▸ **Goal of the exercise**
State only the number of lines that include "part".

>> BEGIN Data for the task

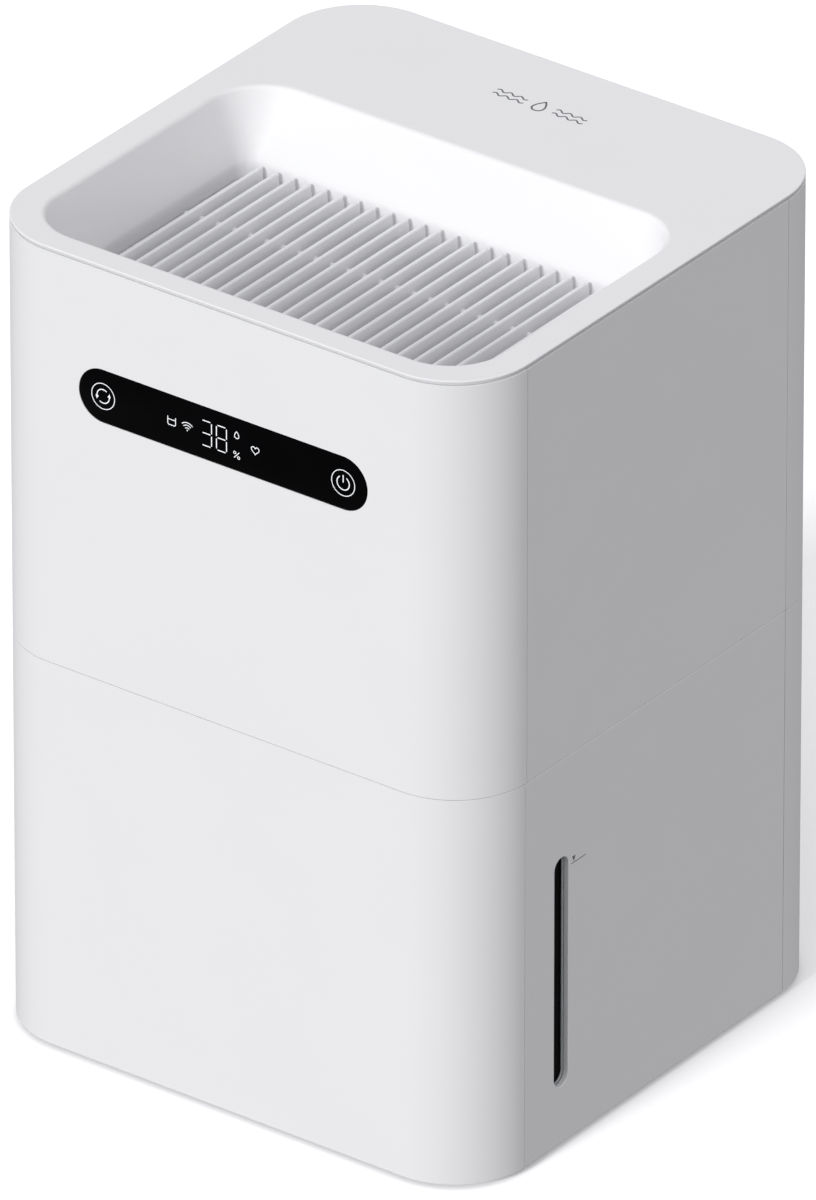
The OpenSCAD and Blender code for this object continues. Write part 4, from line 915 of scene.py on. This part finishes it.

>> END Data for the task
>> BEGIN Data for the task

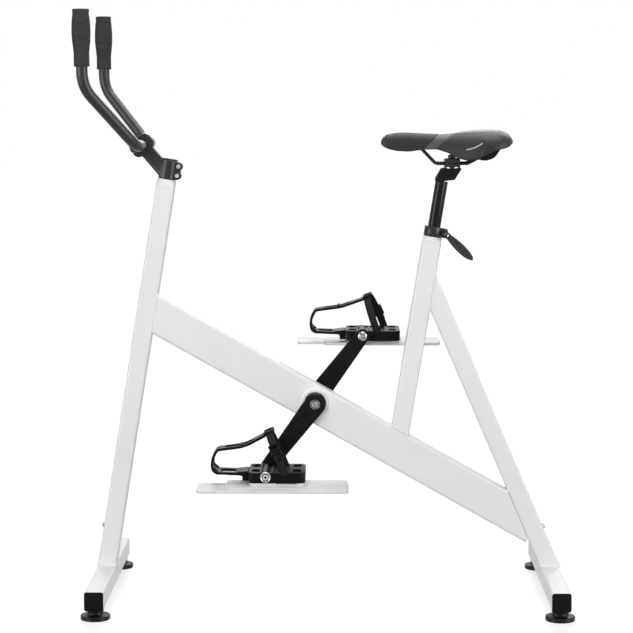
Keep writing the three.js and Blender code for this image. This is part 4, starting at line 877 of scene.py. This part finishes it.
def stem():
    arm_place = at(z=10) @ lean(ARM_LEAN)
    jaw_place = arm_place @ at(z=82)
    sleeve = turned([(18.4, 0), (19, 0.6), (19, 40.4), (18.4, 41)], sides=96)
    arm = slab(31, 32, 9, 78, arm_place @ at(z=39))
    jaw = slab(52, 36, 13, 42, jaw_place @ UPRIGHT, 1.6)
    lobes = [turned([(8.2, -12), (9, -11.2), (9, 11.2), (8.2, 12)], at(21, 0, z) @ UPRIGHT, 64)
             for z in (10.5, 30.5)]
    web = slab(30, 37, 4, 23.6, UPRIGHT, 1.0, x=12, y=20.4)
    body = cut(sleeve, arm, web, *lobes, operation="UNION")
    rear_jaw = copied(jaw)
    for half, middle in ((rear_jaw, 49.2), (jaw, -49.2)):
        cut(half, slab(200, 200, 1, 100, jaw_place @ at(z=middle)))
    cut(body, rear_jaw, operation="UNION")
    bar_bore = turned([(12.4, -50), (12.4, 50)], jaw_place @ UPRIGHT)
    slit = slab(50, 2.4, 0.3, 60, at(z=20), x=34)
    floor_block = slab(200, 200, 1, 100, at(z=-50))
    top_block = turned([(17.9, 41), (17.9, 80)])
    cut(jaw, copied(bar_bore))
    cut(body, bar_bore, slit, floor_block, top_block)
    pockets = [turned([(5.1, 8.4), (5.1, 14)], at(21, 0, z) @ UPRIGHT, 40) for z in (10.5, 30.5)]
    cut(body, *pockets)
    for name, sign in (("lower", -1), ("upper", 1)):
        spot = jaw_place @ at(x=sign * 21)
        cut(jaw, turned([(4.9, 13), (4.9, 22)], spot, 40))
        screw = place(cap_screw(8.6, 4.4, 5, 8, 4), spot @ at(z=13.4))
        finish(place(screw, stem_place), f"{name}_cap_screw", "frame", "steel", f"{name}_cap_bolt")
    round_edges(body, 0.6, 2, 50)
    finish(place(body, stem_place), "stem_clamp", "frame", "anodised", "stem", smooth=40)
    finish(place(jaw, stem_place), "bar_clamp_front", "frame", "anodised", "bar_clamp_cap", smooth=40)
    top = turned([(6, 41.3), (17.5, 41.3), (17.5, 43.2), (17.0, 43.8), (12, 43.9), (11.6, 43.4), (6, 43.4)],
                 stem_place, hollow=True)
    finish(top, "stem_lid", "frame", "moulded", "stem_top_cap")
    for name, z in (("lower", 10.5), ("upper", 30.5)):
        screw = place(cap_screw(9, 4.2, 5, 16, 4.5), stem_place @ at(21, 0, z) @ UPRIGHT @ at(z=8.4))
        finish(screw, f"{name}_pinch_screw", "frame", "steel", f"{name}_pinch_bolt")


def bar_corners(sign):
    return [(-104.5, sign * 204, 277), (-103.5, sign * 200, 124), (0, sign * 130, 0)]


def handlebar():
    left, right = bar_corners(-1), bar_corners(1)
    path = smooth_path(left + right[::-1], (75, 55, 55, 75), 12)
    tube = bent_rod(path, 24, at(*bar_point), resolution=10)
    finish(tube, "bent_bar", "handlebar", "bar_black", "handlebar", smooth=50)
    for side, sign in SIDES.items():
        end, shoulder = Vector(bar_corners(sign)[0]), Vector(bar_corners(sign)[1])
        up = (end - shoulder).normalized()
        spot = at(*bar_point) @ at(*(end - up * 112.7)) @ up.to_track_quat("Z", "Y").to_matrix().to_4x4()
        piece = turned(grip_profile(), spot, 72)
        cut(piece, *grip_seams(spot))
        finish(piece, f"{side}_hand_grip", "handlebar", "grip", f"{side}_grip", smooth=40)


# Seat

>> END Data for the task

▸ **Result**
2